L’engagement des hommes dans les programmes d’émancipation des femmes pourrait-il en augmenter les bénéfices ?

© Hand in Hand / Georgina Goodwin

L’engagement des hommes dans les programmes d’émancipation des femmes pourrait-il en augmenter les bénéfices ? Après tout, si les hommes et les femmes s’associent, et évoluent ensemble, il est alors fort probable que les changements se réalisent plus naturellement, plus rapidement, plus largement et de manière plus durable. De plus, une fois que les avantages d’une femme qui a pris le contrôle de sa planification familiale, de sa vie professionnelle, de ses économies et de ses investissements sont perceptibles, le couple, tant la femme que l’homme, devient le meilleur ambassadeur de cette nouvelle qualité de vie.

Depuis 2019, nous soutenons Hand in Hand International en Tanzanie et Women for Women International au Rwanda afin de mettre cette théorie à l’épreuve. Pendant cinq ans, aux côtés des communautés, ces deux organisations vont mener un essai. Ce test est dirigé par l’International Center for Research on Women (ICRW), et analyse si et comment l’implication des hommes dans des programmes existants d’émancipation des femmes peut participer à remédier aux inégalités entre les genres et ainsi modifier les perceptions, les attitudes et les comportements des femmes ainsi que des hommes.
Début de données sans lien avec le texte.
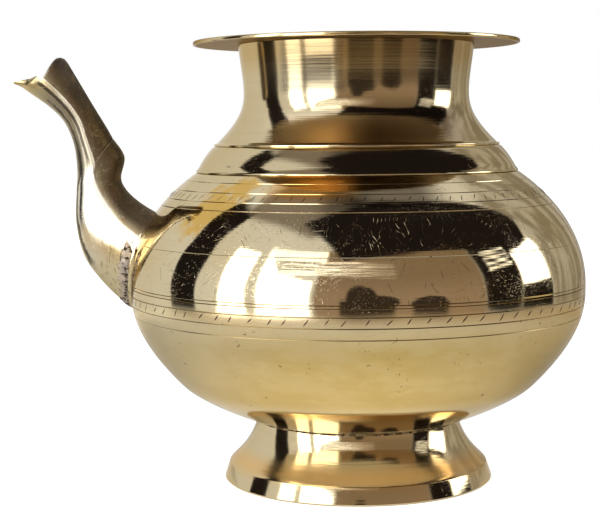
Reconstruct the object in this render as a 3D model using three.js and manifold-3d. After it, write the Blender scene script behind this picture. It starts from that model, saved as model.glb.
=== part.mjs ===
// A spouted brass water pot: turned shells lapped and brazed together, a hollow flared foot, and a
// knuckled spout with an open beak. Lengths are in millimetres, +Z is up, and the spout points to -X.
import * as THREE from "three";
import { mergeVertices } from "three/addons/utils/BufferGeometryUtils.js";
import Module from "manifold-3d";

// Foot
const FOOT_HEIGHT = 24.2;
const FOOT_BASE_RADIUS = 53.6;
const FOOT_EDGE_RADIUS = 51.6;
const FOOT_BAND_HEIGHT = 6.5;
const FOOT_BASE_CHAMFER = 0.5;
const FOOT_NECK_RADIUS = 40.4;
const FOOT_NECK_PULL = [2, -10.6];
const FOOT_EDGE_PULL = [-0.3, 1.1];
const FOOT_WALL = 2.2;

// Belly: a bowl that runs down to the foot as a shallow cone, and a shoulder above the widest line
const BOWL_HEIGHT = 53.8;
const BOWL_ROOT_PULL = [6.3, 1.9];
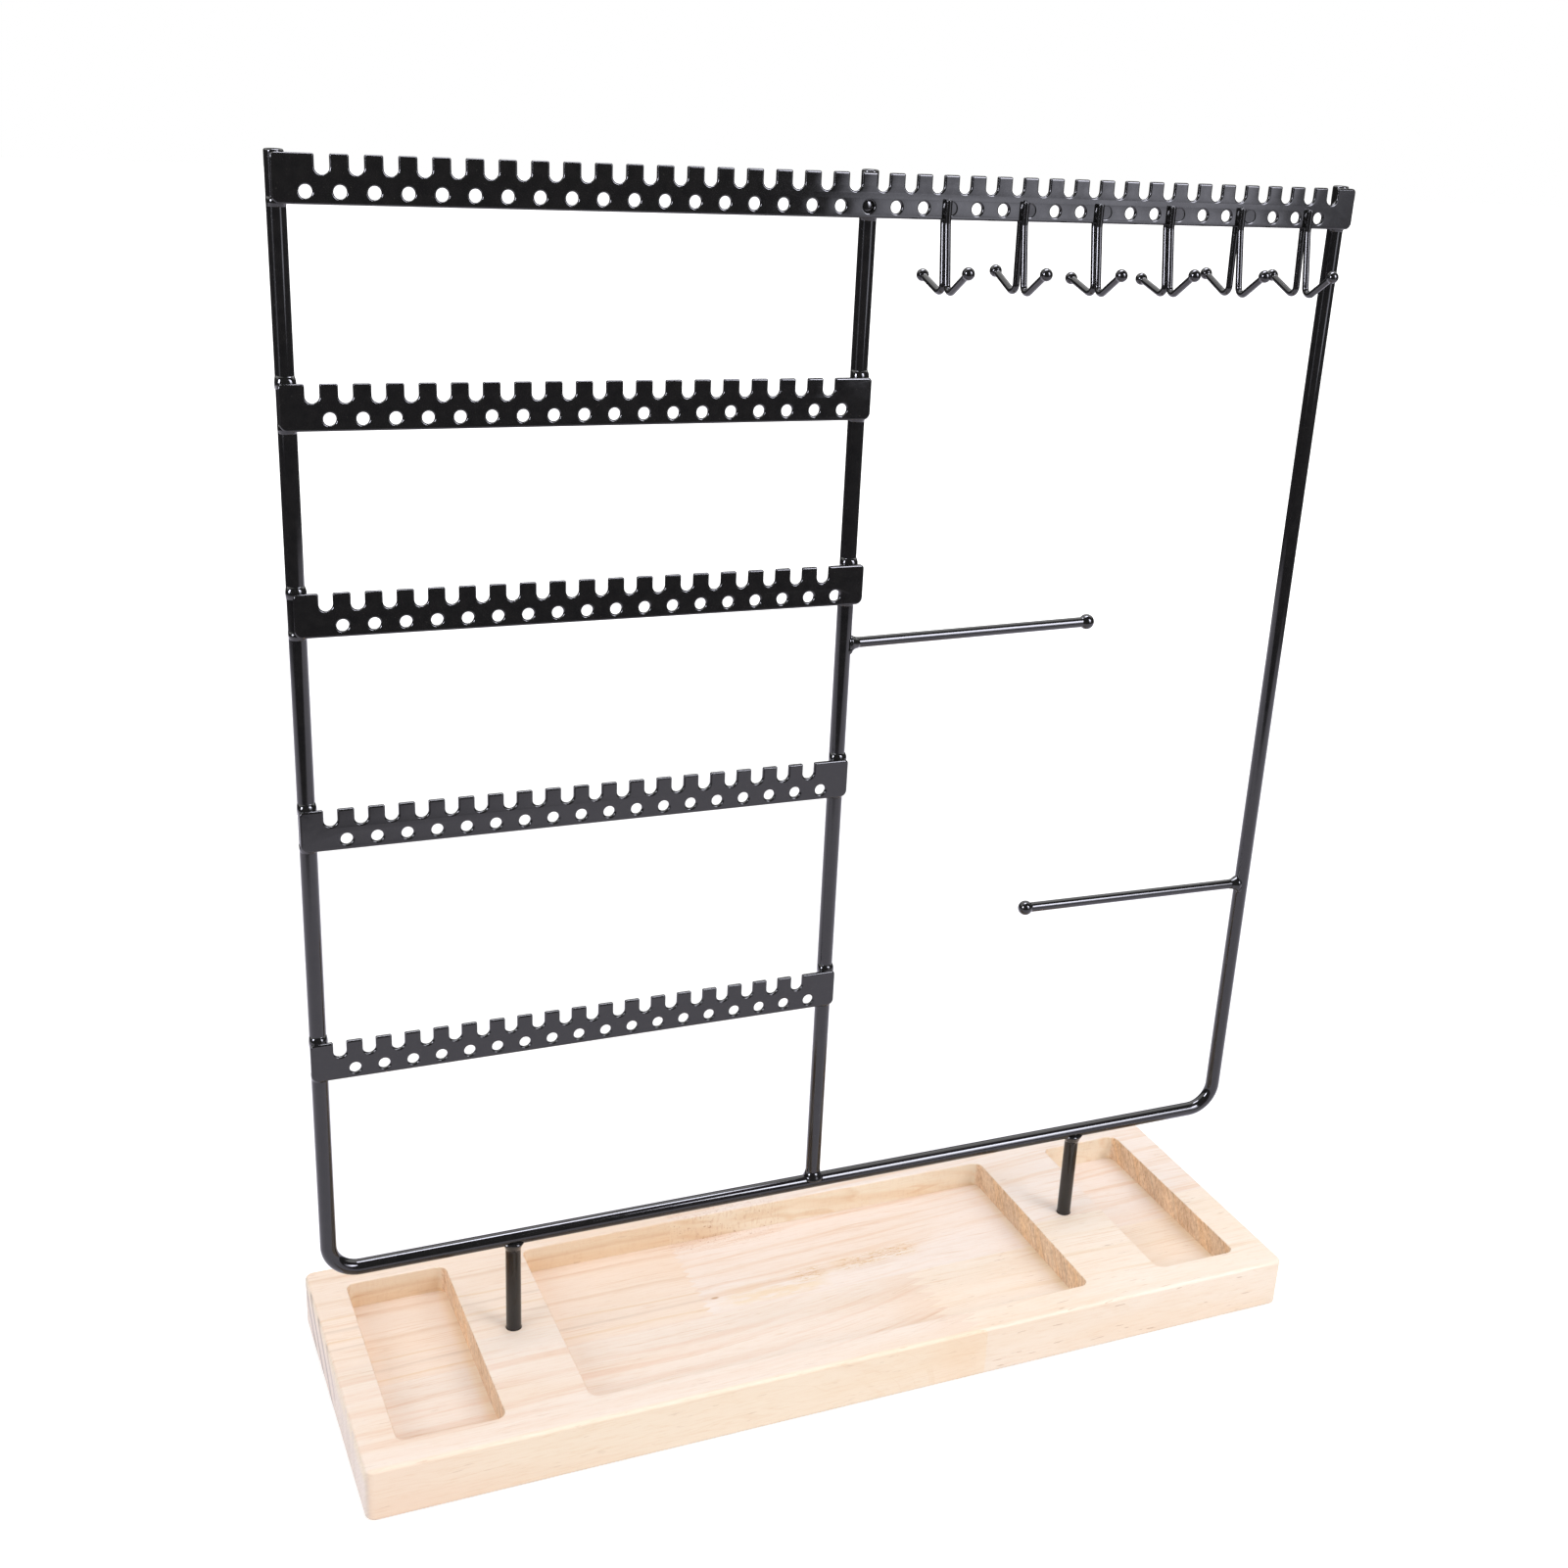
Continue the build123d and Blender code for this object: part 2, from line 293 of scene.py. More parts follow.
def black_coating():
    """Gloss black powder coating, with a fine orange peel and a little dust."""
    coat = Finish("gloss_black_coating")
    cloud = coat.noise((0.35, 0.35, 0.35), 3.0)
    black = coat.ramp(cloud, [(0.3, (0.0070, 0.0068, 0.0072)), (0.7, (0.0110, 0.0104, 0.0106))])
    dust = coat.rise(coat.noise((2.6, 2.6, 2.6), 1.0), 0.755, 0.80)
    colour = coat.mix(dust, black, (0.05, 0.045, 0.04))
    gloss = coat.ramp(coat.noise((0.5, 0.5, 0.5), 3.0), [(0.3, (0.06,) * 3), (0.7, (0.10,) * 3)])
    coat.look(colour, gloss)
    coat.relief(coat.noise((0.16, 0.16, 0.16), 3.0, 0.42), 0.016)
    return coat.owner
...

Les progrès seront suivis sur toute la durée du programme, cinq ans, mais les résultats préliminaires sont déjà prometteurs : plus de femmes ont un emploi rémunéré, plus de terrains sont enregistrés au nom des deux conjoints, la communication est meilleure dans le couple, l’égalité des genres est mieux perçue et la violence conjugale moins acceptée.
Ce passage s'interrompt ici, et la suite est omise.